Cunningham visited the chaplain that night, confessing his feelings of doubt only after receiving assurances that the conversation would remain confidential. But the next day he was confronted by his squadron skipper, who'd received a full briefing from the chaplain. Cunningham found himself insisting that if the situation arose again, he could definitely pull the trigger without hesitation, and in the next four months he proved good to his word. He and Bill Driscoll went on to notch a total of five confirmed enemy kills and to earn the unofficial designation of "aces"; in fact, they became the only Navy aces of the Vietnam War.


On a soft couch in his home in Mira Mesa, not far from Naval Air Station Miramar where he's stationed, Commander Randy "Duke" Cunningham is being cuddled by his five-year-old daughter, April. One of two daughters from his second marriage, she presses against the wide cluster of decorations on his chest and, wrapping her arms around his ruddy, mobile, beaming face, flattens the ribbons that signify Cunningham's status as the most highly decorated Navy pilot of the Vietnam War. Beneath her rest the Navy Cross, 2 Silver Stars, 15 Air Medals, various commendation medals, a Purple Heart, and the South Vietnamese Medal of Honor and Cross of Gallantry. "Okay honey, why don't you let Daddy have some privacy." But as April untangles herself from him and happily starts away, he grabs her. "Don't think Daddy doesn't love you, honey. Nothing I ask of you would ever be because I didn't love you." He stares tenderly into her face for a moment, solicitous in that unique way of fathers who have killed in war. I'd seen such intense expressions of affection from another decorated aviator once, someone I hadn't thought about for years. He was the father of one of my elementary school friends, and he'd been a bomber pilot in World War II. Jimmy Johnson had been telling me his father's war stories for months; he'd even dug out some of the medals and ribbons stashed under a bench. Then one day his father was home and Jimmy asked him to tell us about the time he parachuted out of his damaged bomber. Mr. Johnson had grabbed his son the same way Cunningham now grabbed his daughter. "It's nothing to be proud of," he'd said softly, staring hard at my friend. "It's nothing to be proud of." Then he hugged his son in a way I didn't see again until that afternoon in Cunningham's house.

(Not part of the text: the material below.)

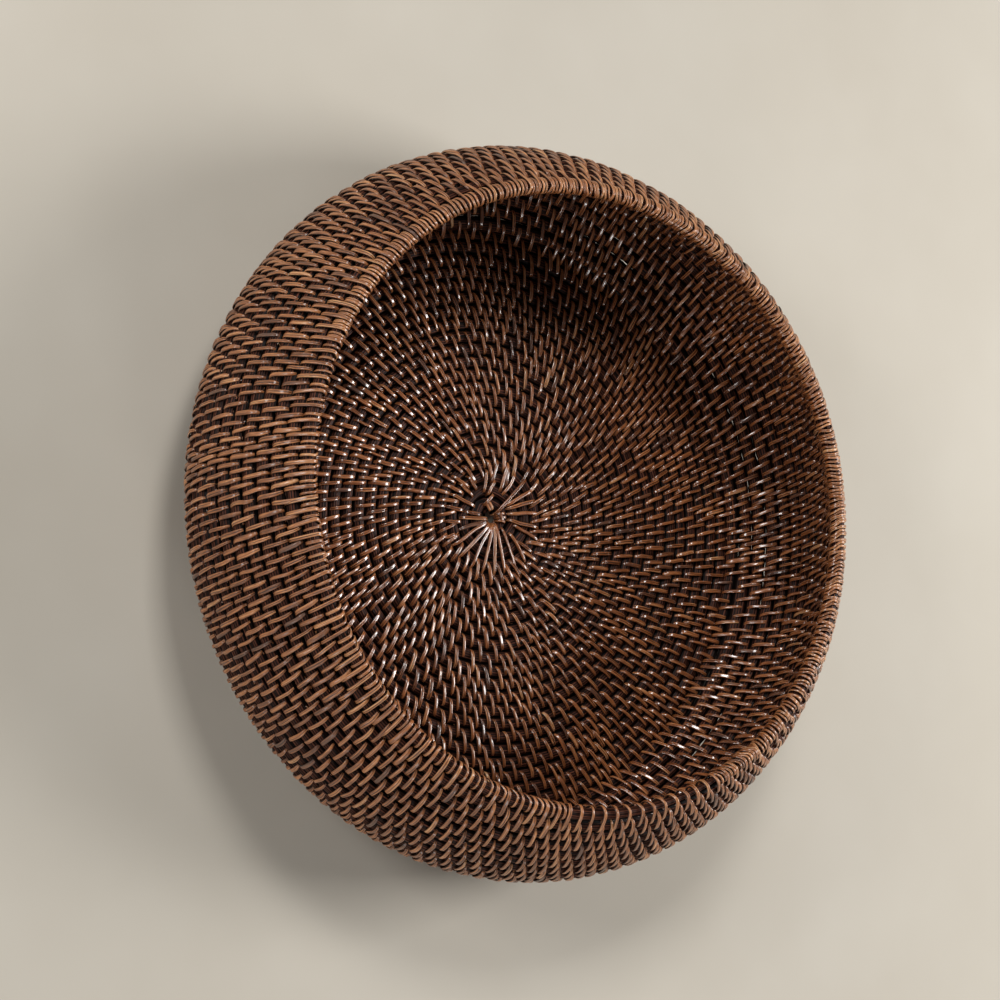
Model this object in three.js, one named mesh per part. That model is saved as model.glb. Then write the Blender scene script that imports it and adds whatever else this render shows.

During our conversation, just after Cunningham had enthusiastically recounted a long dogfight he'd won against the infamous North Vietnamese ace known to the Americans as "Colonel Tomb," I asked him the same question that had stunned him that night on the Constellation. His face drained, and he sat back down, elbows on his knees. "The first kill I had was against the MiG-21, and I could see the guy in the airplane when I went over him, as he died. I could see him almost thrashing around in the cockpit. The explosion had severed his tail, and the rest of the plane tumbled end over end. He couldn't punch out. Now that -- if I close my eyes, mentally I can still see that. And I dream about it once in a while. Equate it to -- if you were a Marine on the ground, and you saw someone way up on a mountain, and you shot him and you just saw something drop. It probably wouldn't bother you as much as going up to that same individual and, looking him in the eye, you stick a knife in him.... Now if I hadn't ever seen this guy, this flash in the cockpit, it probably wouldn't have bothered me. I knew I could do it again, it just bothered me a little more than I thought it would, knowing I had taken another human life."

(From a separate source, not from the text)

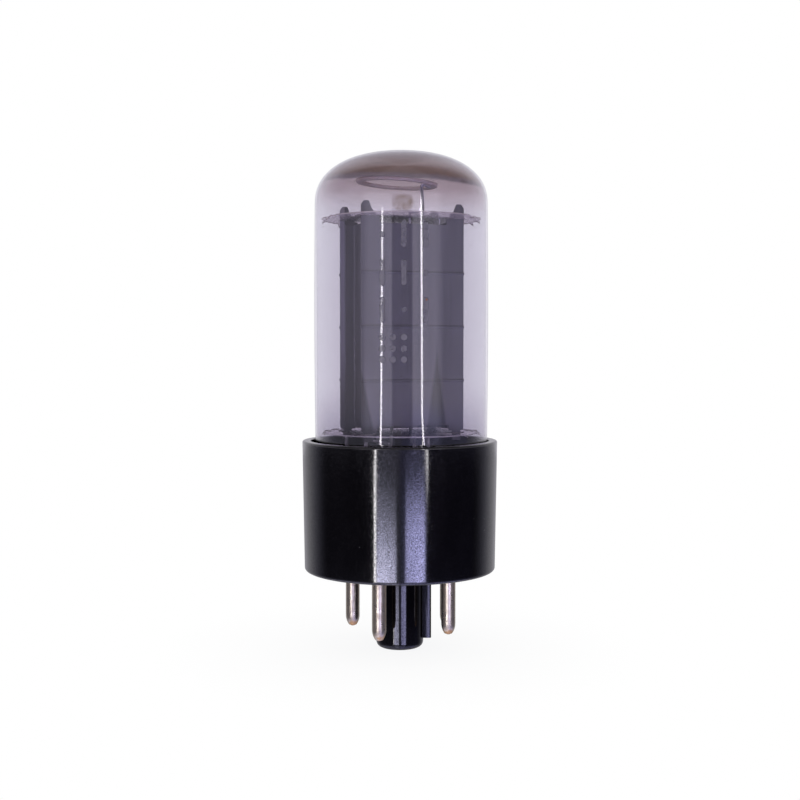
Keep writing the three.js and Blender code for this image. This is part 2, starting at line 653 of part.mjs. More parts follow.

Cunningham had killed a lot of people with bombs, from afar. I asked him if the act of killing bothered him less each time. "No. But I think mentally you can do anything on this earth that you really set your mind to. And what I'd do, if I'd start to think about it, I'd try to change my mind, my thought processes. I wouldn't allow myself to dwell on it."

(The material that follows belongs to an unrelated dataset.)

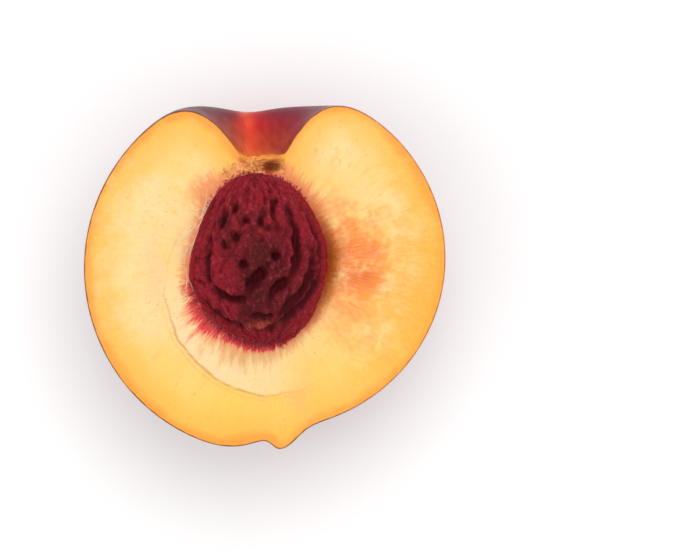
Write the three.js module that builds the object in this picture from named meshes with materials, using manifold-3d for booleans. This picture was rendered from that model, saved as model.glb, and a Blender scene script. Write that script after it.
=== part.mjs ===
// Half of a smooth-skinned peach with its stone still in it, lying on the round of its skin, cut face up.
// Millimetres, +Z up. +Y runs from the pointed tip to the stem end, +X across the cheeks.
import * as THREE from "three";
import { mergeVertices } from "three/addons/utils/BufferGeometryUtils.js";
import Module from "manifold-3d";

// The skin is a distance from the core's centre, in each direction. A cheek's meridian is a body
// (mean, taper towards the tip, crown at both ends) less the stem dimple, with a beak and a hollow at the tip.
// Lengths are millimetres and spans are degrees of angle.
const LEFT_CHEEK = {
  mean: 36.6,
  taper: 3.1,
  crown: 0.3,
  dimple: 18.9,
  dimpleSpan: 13.1,
  beak: 2.5,
  beakSpan: 3.6,
  hollow: 3.2,
  hollowSpan: 12.8,
};
const RIGHT_CHEEK = {
  mean: 35.1,
  taper: 5.5,
  crown: -0.4,
  dimple: 25.3,
  dimpleSpan: 14.9,
  beak: 3.9,
  beakSpan: 8.5,
  hollow: 0,
  hollowSpan: 12.8,
};
const DIMPLE_FLOOR = 26; // from the core's centre to the scar the stem left
const DIMPLE_BLEND = 0.7; // how softly the dimple's wall runs into its floor
const BACK_DEPTH = 0.96; // the back is this much as deep as the cheeks are wide

// The suture groove runs down the middle of the back, deepest over the stem-end shoulder.
const SUTURE = {
  depth: 0.4,
  shoulderDepth: 2.1,
  shoulderAt: 25,
  shoulderSpan: 34,
  width: 5.5,
  offset: -1.6, // from the middle, towards the left cheek
};

const REST_CUT = 0.7; // how much the fruit's own weight has flattened where it rests
const FRUIT_SEGMENTS = { around: 56, along: 46 };

// The stone: a flattened egg with a beak, its keel along the +X edge.
const STONE = {
  centre: new THREE.Vector3(-1.3, 5.2, 0.4),
  halfWidth: 13.5,
  halfLength: 16.6,
  halfThickness: 9.9,
  beak: 1.5,
  beakSpan: 15,
  keel: 0.5,
  keelSpan: 20,
};
const STONE_SEGMENTS = { around: 48, along: 30 };
const FURROWS = { count: 11, depth: 0.75, twist: 0.55 };
const SEAT_GAP = 0.3; // clearance between the stone and the flesh it sits in

const wasm = await Module();
wasm.setup();

const bell = (offset, span) => Math.exp(-((offset / span) ** 2));
const degrees = THREE.MathUtils.radToDeg;

// Distance from the core's centre to the skin along one cheek, at an angle in degrees from the stem end.
function cheekRadius(cheek, angle) {
  const turn = THREE.MathUtils.degToRad(angle);
  const fromTip = 180 - angle;
  const body = cheek.mean + cheek.taper * Math.cos(turn) + cheek.crown * Math.cos(2 * turn);
  const dimpled = body - cheek.dimple * bell(angle, cheek.dimpleSpan);
  return dimpled + cheek.beak * bell(fromTip, cheek.beakSpan) - cheek.hollow * bell(fromTip, cheek.hollowSpan);
}

// The larger of two lengths, with a soft change from one to the other.
function softMax(a, b, blend) {
  return Math.max(a, b) + blend * Math.log1p(Math.exp(-Math.abs(a - b) / blend));
}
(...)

The MiG killers, as they refer to themselves, were the only Navy aviators who dealt death at close quarters, and Cunningham is one of the few still in the Navy. Historically, the fighter aces from any war (there were more than 300 Navy aces in WWII) almost never make it to the top of the military structure. Cunningham's boss, Commander Nick Criss, the commanding officer of fighter squadron VF-126, who talks as rapidly as Cunningham talks slowly, explains: "The personality type that does well in combat is probably a little less manageable than the kind of guy who goes along with all the wickets all the way. It takes the kind of guy to throw himself in there to get those kills. You can't be timid at all. But when peace breaks out, all these little bureaucrats who've been hiding under the rocks resurface...and start reestablishing all the rules that everybody was violating for years and years during the war. And the kind of personality that can kill MiGs runs right smack against that.... And I know almost all the MiG killers, to a man, ran into big trouble after the war was over."